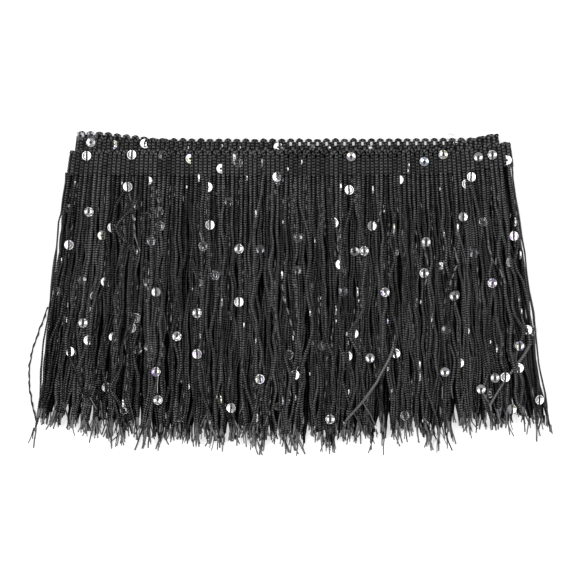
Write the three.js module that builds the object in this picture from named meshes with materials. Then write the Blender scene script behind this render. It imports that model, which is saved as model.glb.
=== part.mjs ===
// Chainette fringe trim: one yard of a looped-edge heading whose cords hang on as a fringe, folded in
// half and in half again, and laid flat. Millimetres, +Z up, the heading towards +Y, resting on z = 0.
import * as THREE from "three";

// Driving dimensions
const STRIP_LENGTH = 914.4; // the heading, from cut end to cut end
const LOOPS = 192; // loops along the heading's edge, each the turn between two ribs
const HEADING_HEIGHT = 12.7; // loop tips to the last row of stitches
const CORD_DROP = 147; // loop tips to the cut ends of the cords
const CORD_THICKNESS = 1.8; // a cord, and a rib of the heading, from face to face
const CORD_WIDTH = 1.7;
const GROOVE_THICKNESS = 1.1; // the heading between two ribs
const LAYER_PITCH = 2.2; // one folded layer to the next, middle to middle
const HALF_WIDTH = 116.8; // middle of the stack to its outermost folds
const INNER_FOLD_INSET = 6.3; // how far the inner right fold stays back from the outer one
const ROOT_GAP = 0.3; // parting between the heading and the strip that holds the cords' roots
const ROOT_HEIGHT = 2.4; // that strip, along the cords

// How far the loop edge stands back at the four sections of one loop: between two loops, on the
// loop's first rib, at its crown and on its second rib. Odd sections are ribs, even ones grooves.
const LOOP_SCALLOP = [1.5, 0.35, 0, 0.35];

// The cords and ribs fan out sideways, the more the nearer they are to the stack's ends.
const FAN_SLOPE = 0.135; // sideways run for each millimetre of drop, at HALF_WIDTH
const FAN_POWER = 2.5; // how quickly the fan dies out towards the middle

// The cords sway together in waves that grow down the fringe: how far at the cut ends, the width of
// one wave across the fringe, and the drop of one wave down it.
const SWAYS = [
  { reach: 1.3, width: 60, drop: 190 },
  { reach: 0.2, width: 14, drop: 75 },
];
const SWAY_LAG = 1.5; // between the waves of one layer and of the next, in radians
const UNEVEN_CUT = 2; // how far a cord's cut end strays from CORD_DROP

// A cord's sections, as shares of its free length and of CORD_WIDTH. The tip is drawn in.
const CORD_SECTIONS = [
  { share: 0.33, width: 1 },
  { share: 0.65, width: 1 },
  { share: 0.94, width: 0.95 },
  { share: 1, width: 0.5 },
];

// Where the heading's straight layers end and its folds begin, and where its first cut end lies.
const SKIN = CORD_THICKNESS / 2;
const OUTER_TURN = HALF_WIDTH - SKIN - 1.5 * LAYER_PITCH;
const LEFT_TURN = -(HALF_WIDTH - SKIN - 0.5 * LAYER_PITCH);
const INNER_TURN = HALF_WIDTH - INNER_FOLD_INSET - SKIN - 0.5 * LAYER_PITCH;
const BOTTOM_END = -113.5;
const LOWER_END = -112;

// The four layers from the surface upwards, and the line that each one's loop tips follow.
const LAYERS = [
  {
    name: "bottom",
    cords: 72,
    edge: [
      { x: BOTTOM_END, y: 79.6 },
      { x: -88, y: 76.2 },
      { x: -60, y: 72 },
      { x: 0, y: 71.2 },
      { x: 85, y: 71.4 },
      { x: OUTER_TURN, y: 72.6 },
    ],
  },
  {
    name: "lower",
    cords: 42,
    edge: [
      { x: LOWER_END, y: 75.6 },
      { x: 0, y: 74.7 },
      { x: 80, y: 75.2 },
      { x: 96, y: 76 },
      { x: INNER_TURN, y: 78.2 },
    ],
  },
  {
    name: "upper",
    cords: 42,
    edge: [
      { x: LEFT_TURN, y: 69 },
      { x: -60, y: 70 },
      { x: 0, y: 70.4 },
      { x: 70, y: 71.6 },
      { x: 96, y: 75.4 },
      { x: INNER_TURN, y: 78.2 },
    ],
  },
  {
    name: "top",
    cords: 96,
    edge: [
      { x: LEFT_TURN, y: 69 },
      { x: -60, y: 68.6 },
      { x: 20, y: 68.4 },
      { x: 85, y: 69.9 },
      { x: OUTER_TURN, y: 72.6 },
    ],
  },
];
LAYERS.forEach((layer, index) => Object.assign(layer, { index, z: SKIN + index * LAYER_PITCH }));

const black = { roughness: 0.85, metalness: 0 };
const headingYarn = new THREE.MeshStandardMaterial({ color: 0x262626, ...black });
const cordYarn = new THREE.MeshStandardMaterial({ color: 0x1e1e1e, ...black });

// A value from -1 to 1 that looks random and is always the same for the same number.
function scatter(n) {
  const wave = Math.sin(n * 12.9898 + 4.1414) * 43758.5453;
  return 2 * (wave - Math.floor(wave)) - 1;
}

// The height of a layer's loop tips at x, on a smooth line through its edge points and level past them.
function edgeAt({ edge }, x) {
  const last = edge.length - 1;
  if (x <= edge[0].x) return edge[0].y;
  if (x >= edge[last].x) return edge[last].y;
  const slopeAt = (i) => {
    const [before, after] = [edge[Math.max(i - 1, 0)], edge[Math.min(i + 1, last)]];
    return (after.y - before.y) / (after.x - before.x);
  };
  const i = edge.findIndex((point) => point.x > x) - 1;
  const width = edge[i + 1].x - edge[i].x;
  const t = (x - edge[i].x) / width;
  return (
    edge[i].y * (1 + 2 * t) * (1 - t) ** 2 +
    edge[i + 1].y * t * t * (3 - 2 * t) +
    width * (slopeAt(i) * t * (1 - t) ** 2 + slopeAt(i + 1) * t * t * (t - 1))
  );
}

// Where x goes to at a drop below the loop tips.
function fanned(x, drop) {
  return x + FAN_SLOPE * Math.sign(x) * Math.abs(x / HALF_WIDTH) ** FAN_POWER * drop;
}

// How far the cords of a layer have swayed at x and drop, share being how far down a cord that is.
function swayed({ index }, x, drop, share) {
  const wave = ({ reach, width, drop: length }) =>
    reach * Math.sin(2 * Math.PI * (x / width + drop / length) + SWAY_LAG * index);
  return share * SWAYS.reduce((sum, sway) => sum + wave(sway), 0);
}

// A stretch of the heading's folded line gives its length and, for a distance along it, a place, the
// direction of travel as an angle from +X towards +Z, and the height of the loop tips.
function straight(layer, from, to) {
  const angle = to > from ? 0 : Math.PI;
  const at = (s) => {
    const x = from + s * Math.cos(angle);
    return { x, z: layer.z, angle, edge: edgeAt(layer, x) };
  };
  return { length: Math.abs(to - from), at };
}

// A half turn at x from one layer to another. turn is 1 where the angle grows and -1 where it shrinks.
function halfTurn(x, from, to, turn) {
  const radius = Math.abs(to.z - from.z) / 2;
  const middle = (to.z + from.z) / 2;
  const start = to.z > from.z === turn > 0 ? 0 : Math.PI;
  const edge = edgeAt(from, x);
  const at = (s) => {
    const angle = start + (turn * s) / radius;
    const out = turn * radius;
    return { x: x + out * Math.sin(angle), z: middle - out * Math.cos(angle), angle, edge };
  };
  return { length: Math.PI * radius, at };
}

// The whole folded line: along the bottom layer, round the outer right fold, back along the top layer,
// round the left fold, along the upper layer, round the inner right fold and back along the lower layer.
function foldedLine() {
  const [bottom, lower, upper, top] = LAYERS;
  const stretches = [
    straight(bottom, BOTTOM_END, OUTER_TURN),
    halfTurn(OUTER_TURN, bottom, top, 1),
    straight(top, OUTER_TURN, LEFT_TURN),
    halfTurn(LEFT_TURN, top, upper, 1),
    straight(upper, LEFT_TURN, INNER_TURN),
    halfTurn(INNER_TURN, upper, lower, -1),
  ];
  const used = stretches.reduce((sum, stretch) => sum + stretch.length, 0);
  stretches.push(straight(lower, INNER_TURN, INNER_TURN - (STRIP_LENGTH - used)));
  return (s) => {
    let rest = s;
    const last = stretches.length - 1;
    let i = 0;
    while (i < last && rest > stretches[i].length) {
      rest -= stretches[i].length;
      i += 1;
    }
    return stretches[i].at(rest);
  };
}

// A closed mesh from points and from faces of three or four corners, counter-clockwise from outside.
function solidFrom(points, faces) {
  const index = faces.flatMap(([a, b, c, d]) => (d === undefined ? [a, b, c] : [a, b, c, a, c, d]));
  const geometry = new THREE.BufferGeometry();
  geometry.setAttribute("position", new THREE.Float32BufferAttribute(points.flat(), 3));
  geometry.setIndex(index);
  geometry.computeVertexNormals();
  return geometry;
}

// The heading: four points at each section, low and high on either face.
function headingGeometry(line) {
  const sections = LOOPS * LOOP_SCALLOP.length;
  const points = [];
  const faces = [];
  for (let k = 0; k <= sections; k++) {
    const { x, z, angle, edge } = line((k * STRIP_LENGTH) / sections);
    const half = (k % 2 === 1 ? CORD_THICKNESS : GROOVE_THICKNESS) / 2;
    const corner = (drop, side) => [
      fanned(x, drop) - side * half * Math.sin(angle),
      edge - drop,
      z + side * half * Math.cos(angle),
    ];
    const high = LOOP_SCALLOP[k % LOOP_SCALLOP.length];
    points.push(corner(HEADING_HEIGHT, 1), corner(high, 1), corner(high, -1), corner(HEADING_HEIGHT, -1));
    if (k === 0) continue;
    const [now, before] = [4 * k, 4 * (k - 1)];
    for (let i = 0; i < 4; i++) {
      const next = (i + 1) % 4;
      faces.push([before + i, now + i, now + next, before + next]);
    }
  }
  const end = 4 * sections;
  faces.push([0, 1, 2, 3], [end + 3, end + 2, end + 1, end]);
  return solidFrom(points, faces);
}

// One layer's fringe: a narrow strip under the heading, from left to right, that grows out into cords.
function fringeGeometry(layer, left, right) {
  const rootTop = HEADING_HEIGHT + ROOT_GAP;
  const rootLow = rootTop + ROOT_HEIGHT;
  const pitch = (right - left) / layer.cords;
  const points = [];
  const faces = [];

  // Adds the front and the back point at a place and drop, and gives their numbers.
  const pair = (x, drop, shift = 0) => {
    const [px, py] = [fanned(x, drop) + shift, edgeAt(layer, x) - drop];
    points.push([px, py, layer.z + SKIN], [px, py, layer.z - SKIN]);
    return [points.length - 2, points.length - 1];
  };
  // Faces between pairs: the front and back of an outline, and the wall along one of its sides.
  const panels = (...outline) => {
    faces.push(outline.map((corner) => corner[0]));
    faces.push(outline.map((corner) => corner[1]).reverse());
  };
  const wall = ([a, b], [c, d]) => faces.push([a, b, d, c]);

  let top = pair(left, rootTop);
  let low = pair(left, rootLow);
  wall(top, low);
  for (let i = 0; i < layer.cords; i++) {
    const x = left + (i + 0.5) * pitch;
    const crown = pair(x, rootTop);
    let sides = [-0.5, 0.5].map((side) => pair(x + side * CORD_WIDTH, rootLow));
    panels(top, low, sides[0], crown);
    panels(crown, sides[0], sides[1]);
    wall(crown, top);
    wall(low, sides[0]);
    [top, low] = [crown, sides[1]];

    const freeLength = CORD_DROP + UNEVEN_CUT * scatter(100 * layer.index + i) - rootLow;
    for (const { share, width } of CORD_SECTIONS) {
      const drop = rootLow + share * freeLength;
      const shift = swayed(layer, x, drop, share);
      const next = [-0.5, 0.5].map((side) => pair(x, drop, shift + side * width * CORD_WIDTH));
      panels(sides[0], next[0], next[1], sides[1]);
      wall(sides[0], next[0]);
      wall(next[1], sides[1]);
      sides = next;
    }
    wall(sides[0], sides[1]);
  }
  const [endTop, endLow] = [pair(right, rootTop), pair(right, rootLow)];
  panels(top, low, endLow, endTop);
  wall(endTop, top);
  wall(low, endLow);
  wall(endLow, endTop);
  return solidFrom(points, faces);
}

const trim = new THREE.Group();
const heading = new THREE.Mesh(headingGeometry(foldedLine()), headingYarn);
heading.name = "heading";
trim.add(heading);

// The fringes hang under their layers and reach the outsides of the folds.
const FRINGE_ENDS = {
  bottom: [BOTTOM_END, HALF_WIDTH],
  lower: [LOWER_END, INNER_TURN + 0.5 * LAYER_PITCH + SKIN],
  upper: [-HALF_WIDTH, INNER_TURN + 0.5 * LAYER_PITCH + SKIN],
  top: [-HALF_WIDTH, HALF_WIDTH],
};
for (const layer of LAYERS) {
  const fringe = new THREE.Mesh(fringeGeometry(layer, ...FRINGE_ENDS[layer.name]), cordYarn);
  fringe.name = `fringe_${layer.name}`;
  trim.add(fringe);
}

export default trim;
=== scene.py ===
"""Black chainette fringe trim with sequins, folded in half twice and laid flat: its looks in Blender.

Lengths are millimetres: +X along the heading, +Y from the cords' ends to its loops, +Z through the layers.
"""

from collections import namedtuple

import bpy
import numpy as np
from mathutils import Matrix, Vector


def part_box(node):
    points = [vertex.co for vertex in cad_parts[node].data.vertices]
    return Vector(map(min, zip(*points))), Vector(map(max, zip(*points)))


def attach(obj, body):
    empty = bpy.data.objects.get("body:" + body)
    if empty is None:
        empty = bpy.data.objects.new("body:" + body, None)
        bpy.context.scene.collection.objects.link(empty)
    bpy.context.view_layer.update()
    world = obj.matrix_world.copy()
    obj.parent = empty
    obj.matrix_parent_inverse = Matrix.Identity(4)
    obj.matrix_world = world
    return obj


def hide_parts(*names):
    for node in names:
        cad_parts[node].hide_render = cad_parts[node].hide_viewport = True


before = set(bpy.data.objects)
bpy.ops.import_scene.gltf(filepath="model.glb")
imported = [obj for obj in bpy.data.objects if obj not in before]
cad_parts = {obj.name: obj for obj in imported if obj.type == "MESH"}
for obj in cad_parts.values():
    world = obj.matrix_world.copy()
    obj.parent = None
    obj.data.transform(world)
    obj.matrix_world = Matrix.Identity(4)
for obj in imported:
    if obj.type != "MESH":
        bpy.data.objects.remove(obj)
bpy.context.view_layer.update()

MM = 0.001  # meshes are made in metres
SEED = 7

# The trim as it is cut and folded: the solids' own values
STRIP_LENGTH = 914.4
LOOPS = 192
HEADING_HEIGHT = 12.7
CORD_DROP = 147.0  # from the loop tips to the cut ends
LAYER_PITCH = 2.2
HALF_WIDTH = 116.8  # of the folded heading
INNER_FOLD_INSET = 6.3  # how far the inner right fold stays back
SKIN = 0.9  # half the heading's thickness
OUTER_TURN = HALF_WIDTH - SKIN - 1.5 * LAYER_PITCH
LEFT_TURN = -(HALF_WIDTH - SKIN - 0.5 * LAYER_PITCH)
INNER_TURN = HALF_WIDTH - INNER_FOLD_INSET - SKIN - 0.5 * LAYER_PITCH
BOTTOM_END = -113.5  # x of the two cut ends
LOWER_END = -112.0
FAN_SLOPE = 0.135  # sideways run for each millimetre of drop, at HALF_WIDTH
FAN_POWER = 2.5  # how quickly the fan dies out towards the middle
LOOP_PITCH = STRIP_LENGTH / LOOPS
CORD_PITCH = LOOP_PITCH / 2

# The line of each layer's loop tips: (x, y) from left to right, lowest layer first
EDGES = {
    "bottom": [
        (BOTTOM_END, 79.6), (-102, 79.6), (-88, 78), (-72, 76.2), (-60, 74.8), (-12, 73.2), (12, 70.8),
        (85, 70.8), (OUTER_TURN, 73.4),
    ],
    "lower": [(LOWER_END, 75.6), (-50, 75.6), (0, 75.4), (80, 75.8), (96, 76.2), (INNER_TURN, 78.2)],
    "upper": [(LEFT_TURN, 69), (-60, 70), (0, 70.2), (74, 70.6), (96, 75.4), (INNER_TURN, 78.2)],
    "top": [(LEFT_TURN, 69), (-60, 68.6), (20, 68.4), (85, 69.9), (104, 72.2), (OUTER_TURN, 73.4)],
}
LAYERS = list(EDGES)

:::

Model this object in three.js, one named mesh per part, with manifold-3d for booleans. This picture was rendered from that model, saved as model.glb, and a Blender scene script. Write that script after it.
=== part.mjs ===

:::

What the task requires
Beginning with the line containing "Write the three.js" and ending with the line containing "const FAN_POWER = 2.5;", extract those lines exactly from the listing above, and only those.

Worked solution
Write the three.js module that builds the object in this picture from named meshes with materials. Then write the Blender scene script behind this render. It imports that model, which is saved as model.glb.
=== part.mjs ===
// Chainette fringe trim: one yard of a looped-edge heading whose cords hang on as a fringe, folded in
// half and in half again, and laid flat. Millimetres, +Z up, the heading towards +Y, resting on z = 0.
import * as THREE from "three";

// Driving dimensions
const STRIP_LENGTH = 914.4; // the heading, from cut end to cut end
const LOOPS = 192; // loops along the heading's edge, each the turn between two ribs
const HEADING_HEIGHT = 12.7; // loop tips to the last row of stitches
const CORD_DROP = 147; // loop tips to the cut ends of the cords
const CORD_THICKNESS = 1.8; // a cord, and a rib of the heading, from face to face
const CORD_WIDTH = 1.7;
const GROOVE_THICKNESS = 1.1; // the heading between two ribs
const LAYER_PITCH = 2.2; // one folded layer to the next, middle to middle
const HALF_WIDTH = 116.8; // middle of the stack to its outermost folds
const INNER_FOLD_INSET = 6.3; // how far the inner right fold stays back from the outer one
const ROOT_GAP = 0.3; // parting between the heading and the strip that holds the cords' roots
const ROOT_HEIGHT = 2.4; // that strip, along the cords

// How far the loop edge stands back at the four sections of one loop: between two loops, on the
// loop's first rib, at its crown and on its second rib. Odd sections are ribs, even ones grooves.
const LOOP_SCALLOP = [1.5, 0.35, 0, 0.35];

// The cords and ribs fan out sideways, the more the nearer they are to the stack's ends.
const FAN_SLOPE = 0.135; // sideways run for each millimetre of drop, at HALF_WIDTH
const FAN_POWER = 2.5; // how quickly the fan dies out towards the middle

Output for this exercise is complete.